Because of the right-wing character of his opponents, and despite the lacklustre nature of his own programme and remarks, Corbyn has gained broad support at the grassroots level, as well as benefitting from an organised campaign by the pseudo-left groups to persuade people to sign up to Labour to get him elected. He has won enough nominations from constituency parties to put him second place behind Burnham, and he has received the support of Unite, Britain’s biggest trade union and Labour’s largest financial backer. General Secretary Len McCluskey, who is bitterly hostile to any break with Labour, made clear that his support for Corbyn was necessary if the party was to retain any credibility.

This has provoked a backlash by the Blairite wing of the party, including at least three who voted to put Corbyn on the ballot. One told the pro-Tory Daily Telegraph that Corbyn’s apparent surge has “sucked” attention from the other leadership candidates and forced them to adopt a softer position on welfare reform.

In these circumstances the Tories made a direct appeal to the Blairite right wing of the Labour Party prior to the vote. In a Guardian article, Chancellor George Osborne urged “moderate” and “progressive” MPs in the Labour Party to support the bill, saying it was what the public wanted and built on mainstream Labour thinking: “With the vote coming on Monday night, I urge moderate Labour MPs not to make the same mistake as in the last parliament, when they refused to support each and every welfare reform we proposed. I say: vote with us.”

The determination of the party leadership to prove its pro-austerity, pro-business credentials has raised speculation as to a possible split in the party being voiced across the political spectrum.

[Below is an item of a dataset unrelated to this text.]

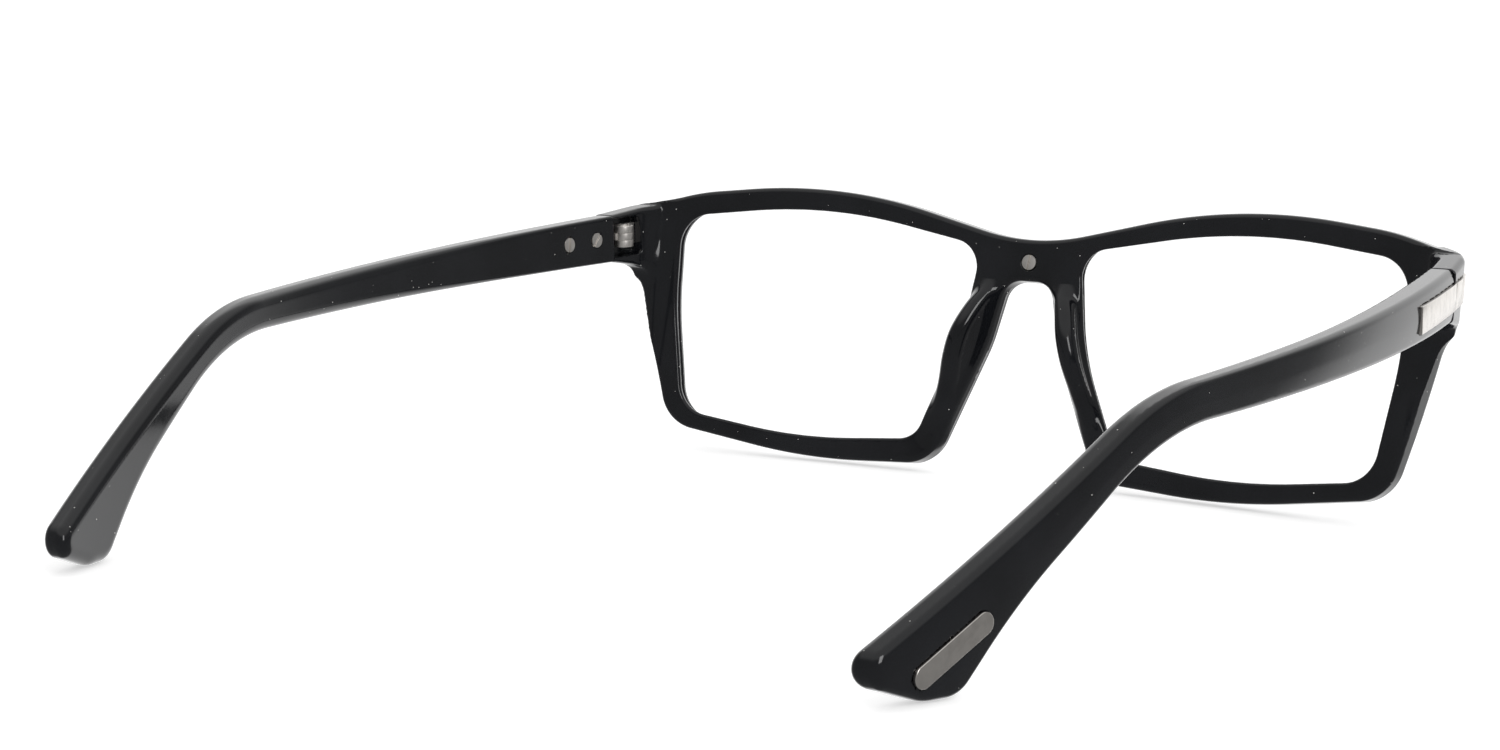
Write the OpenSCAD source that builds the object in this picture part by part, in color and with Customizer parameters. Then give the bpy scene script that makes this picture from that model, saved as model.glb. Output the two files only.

The Telegraph speculated about Blairites decamping in the face of a Corbyn victory, before dismissing this as a probable outcome to the leadership contest and suggesting that individual Labour MPs might switch to the Tories anyway. Either development would have the effect of strengthening the Tories, who presently enjoy only a slim majority of just 12 MPs.

According to Corbyn campaigner Max Shanley, Corbyn, if he won, would “face problems not just inside the Parliamentary Labour Party, which I think is likely to split if he wins with the Blairites buggering off to form a new SDP [Social Democratic Party], but also from the Labour Party bureaucracy.”

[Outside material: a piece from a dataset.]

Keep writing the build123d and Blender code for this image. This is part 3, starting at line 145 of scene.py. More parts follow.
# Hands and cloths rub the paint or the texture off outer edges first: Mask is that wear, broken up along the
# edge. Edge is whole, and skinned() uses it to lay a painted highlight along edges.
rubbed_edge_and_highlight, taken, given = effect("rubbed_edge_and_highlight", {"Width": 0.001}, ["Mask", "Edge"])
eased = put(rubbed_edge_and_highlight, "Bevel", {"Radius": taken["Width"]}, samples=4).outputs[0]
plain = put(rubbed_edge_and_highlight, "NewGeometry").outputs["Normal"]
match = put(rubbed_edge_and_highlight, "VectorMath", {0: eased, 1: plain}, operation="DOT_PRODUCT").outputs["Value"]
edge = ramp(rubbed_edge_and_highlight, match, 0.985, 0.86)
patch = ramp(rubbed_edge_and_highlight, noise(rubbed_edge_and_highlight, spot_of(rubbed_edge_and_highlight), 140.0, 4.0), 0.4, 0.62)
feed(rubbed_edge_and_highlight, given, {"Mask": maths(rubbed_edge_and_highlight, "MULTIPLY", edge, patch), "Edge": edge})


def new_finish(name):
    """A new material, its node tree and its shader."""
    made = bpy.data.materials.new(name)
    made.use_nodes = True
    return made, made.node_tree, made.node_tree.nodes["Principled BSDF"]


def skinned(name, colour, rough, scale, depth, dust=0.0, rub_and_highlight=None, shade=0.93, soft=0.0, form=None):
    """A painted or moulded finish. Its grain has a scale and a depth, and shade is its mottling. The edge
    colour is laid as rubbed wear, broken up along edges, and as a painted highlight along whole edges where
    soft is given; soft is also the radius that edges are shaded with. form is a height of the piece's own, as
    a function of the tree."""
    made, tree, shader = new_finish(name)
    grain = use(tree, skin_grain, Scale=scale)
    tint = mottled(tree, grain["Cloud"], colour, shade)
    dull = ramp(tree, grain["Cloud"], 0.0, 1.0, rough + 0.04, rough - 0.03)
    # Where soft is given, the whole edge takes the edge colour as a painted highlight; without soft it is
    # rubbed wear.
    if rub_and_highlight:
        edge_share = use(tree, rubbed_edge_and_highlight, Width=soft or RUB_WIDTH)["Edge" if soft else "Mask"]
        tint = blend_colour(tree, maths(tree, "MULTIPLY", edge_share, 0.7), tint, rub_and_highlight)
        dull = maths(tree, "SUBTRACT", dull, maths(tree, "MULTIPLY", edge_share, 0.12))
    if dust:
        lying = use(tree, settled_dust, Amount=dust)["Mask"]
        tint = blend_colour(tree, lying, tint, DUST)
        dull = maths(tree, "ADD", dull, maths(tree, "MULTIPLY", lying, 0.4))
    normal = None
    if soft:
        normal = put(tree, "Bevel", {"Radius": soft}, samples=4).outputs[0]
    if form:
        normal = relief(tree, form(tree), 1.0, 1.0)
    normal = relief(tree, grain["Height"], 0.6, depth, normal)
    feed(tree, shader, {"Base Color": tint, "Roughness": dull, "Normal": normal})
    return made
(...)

If he lost, “the left of the Labour Party could either end up leaving the party in droves or being crushed even further by a triumphant Labour right. Sadly I think the latter is more likely should Corbyn fail to be victorious.”

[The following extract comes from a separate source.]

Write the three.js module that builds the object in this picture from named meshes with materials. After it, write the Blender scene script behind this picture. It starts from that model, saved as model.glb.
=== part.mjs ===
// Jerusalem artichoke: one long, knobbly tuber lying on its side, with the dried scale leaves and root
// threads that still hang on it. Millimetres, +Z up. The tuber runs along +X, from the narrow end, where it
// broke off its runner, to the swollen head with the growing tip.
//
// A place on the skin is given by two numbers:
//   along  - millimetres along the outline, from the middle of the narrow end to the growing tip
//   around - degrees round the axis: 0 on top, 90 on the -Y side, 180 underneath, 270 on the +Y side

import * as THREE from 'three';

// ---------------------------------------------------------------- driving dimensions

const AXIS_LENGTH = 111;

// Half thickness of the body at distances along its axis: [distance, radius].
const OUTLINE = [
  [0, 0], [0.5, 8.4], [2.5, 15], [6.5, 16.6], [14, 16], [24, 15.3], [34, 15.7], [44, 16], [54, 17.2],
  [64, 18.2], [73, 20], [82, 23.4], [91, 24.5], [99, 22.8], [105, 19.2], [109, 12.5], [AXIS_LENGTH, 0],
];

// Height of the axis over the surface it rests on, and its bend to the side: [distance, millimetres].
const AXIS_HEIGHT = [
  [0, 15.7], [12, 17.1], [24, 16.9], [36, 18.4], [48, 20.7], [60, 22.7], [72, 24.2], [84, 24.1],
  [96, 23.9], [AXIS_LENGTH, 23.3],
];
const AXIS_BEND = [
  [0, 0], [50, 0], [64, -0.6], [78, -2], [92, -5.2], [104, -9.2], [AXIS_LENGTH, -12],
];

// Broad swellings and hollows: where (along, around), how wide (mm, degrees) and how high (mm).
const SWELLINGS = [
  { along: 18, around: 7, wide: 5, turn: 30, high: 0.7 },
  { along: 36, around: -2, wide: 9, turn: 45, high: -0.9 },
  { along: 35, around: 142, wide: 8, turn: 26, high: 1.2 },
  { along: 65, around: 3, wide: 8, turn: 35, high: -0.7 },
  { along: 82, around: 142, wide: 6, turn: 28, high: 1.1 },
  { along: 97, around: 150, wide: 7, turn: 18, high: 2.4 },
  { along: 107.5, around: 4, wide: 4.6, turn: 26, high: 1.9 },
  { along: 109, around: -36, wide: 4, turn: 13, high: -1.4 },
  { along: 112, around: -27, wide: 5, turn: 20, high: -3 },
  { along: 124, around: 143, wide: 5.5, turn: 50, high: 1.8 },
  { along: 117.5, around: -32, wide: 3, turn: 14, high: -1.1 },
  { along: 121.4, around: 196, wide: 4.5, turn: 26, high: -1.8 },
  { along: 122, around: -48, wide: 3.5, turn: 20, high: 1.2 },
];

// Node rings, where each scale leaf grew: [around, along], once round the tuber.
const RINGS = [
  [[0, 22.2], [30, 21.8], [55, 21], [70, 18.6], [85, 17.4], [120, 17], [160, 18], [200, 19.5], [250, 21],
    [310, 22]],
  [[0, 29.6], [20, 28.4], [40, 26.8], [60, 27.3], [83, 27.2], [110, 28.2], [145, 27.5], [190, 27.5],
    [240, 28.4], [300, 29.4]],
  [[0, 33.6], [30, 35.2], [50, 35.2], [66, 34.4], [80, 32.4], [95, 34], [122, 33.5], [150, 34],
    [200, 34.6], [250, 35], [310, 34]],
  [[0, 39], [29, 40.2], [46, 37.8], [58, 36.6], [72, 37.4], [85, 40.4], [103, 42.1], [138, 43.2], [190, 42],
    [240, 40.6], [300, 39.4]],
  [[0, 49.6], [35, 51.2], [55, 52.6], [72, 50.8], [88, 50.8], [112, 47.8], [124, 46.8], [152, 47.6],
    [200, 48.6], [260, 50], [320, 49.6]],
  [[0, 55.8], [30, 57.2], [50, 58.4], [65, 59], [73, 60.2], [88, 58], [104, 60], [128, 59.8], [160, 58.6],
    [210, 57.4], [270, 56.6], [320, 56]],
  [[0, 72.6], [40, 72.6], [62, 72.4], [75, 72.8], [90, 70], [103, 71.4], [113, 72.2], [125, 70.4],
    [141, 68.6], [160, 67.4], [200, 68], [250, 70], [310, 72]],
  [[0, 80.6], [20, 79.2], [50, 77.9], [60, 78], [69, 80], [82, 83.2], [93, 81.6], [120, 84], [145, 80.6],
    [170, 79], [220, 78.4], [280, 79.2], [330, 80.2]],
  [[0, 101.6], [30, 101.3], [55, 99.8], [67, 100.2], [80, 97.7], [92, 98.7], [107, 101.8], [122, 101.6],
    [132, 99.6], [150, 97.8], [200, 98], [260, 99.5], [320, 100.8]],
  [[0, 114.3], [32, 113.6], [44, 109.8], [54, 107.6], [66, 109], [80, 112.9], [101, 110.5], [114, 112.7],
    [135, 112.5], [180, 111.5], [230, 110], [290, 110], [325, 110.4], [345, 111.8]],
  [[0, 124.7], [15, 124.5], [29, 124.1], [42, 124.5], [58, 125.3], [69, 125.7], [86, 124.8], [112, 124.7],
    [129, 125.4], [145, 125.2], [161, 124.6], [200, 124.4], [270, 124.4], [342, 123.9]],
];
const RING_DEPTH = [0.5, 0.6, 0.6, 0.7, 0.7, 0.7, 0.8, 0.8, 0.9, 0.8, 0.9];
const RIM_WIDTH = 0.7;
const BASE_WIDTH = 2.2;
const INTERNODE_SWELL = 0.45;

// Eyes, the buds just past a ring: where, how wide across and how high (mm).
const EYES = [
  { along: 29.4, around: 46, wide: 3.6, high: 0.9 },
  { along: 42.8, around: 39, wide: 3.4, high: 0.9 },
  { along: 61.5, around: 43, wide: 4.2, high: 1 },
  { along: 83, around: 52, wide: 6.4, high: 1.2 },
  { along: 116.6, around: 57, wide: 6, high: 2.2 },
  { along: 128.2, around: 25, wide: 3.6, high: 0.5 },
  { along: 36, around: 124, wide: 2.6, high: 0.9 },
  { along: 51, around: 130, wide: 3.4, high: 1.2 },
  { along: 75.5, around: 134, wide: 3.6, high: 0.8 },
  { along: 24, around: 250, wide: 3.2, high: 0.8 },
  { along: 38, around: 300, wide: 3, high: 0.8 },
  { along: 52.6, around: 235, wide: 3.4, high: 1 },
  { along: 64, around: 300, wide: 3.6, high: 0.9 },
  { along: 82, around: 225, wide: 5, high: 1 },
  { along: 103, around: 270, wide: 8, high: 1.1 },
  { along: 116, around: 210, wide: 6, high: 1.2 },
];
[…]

Whatever fate eventually befalls the Labour Party, it has been exposed once again as a bitter enemy of the working class—ready to support the Tories in anything they want to do as a fellow party of austerity and war.

Earlier on Monday, Shadow Defence Secretary Vernon Croaker used a debate forced on the Tories by revelations that the government had allowed British pilots to participate in bombing raids in Syria, in defiance of two parliamentary votes, to declare Labour’s readiness to support future British bombing missions. Labour “stands ready to work with the government to defeat ISIL,” he said.